As of 18 October 2023, there were 3,684 securities under Pink Limited.

===Expert Market===
This market indicates companies that are unwilling or unable to provide disclosure to the public markets. Companies in this category do not make current information available via OTC Markets disclosure and news service, or if they do, the available information is older than six months. This category includes defunct companies that have ceased operations as well as "dark" companies with questionable management and market disclosure practices. Securities of publicly traded companies that are not willing to provide information to investors are considered highly risky. Quotations for stocks in this tier are hidden from the public. This tier was formerly known as the Pink No Information tier.

As of 18 October 2023, there were 3,342 securities in the Expert Market.

=== Caveat Emptor ===
There is a public interest concern associated with the company designated as "Caveat Emptor" (Latin for "buyer beware"). This may include a spam campaign, stock promotion or known investigation of fraudulent activity committed by the company or through inside information. During a spam campaign, any stock that is not in the Current Information category will also have its quotes blocked on otcmarkets.com.

== Quotation eligibility ==
The SEC requires broker-dealers to comply with Exchange Act Rule 15c2-11 before displaying quotes on OTC securities, and requires submission of Form 211 to the FINRA OTC Compliance Unit.

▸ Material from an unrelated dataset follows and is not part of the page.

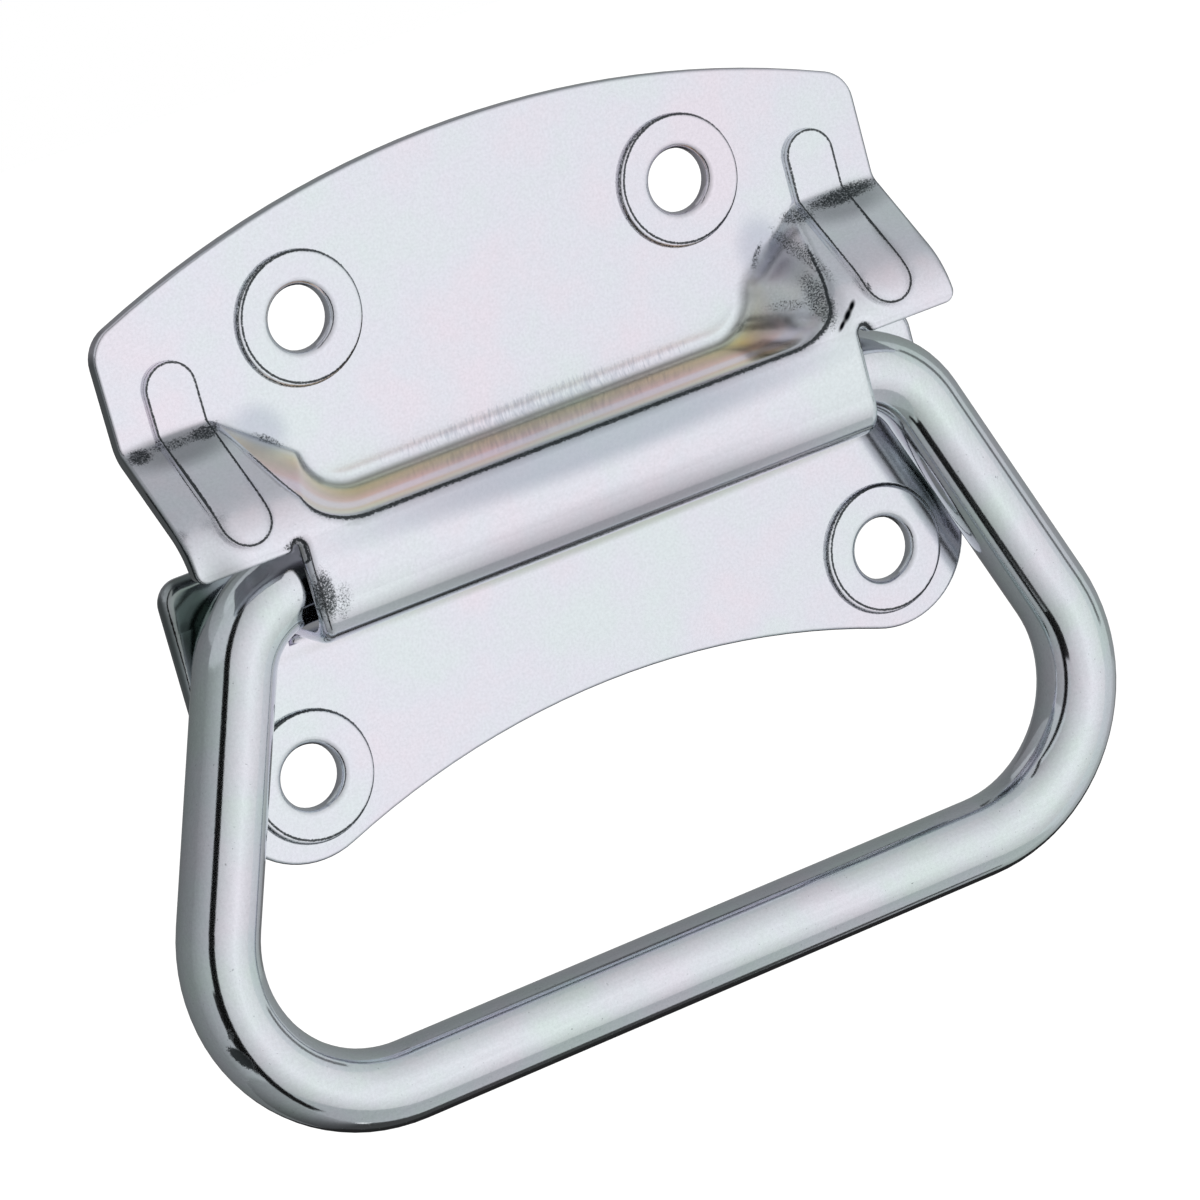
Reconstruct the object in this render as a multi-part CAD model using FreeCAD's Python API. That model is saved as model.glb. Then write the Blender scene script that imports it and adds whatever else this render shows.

In 2019, amendments were proposed to 15c2-11, which had not been significantly amended since 1991.

FINRA Rule 6500 contains rules on quoting OTC securities on the OTCBB, but the OTCBB has diminished in importance and by 2016 less than 2% of OTC trades occurred on the OTCBB, as opposed to OTC Markets. In 2014, FINRA proposed to remove Rule 6500 and eliminate the OTCBB, but withdrew the rule and in 2016 proposed to update the OTCBB to provide a backup system in case quotation is disrupted or nonexistent.

Other FINRA rules such as Rule 6432 and Rule 5250 relate to the SEC Rule 15c2-11; for example, Rule 5250 prohibits market makers from receiving compensation from issuers.

== Risks and regulation ==
Many of the stocks traded OTC are microcap stocks, also known as penny stocks, which are known for fraudulent microcap stock fraud and penny stock scams.

After the passage of Sarbanes-Oxley Act in 2002, some companies delisted and became OTC to save costs and avoid certain regulations, although OTC companies have faced pressure to improve disclosure.

== Other OTC markets ==

=== OTCBB ===
The OTC Bulletin Board (OTCBB) was only a listing of securities that are also traded "over the counter" similar to the OTC Markets. The OTCBB has diminished in importance, with very little activity, but was previously retained as possible last resort system in case of disruption. OTCBB companies were required to file timely reports to a U.S. regulatory agency. Almost all OTCBB companies are now quoted via OTC Markets' OTC Link ATS because its fully electronic trading platform better meets the needs of automated broker-dealers. The OTCBB was shut down on November 8, 2021.

=== Grey market ===
Securities that are not listed on any stock exchange nor formally quoted on OTC Markets or OTCBB are considered to be in the grey market. Unsolicited transactions are processed independently and not centrally listed or quoted. Trades are reported to a self-regulatory organization (SRO), which then passes the data on to market data companies. The grey market is also called OTOTC or Other OTC.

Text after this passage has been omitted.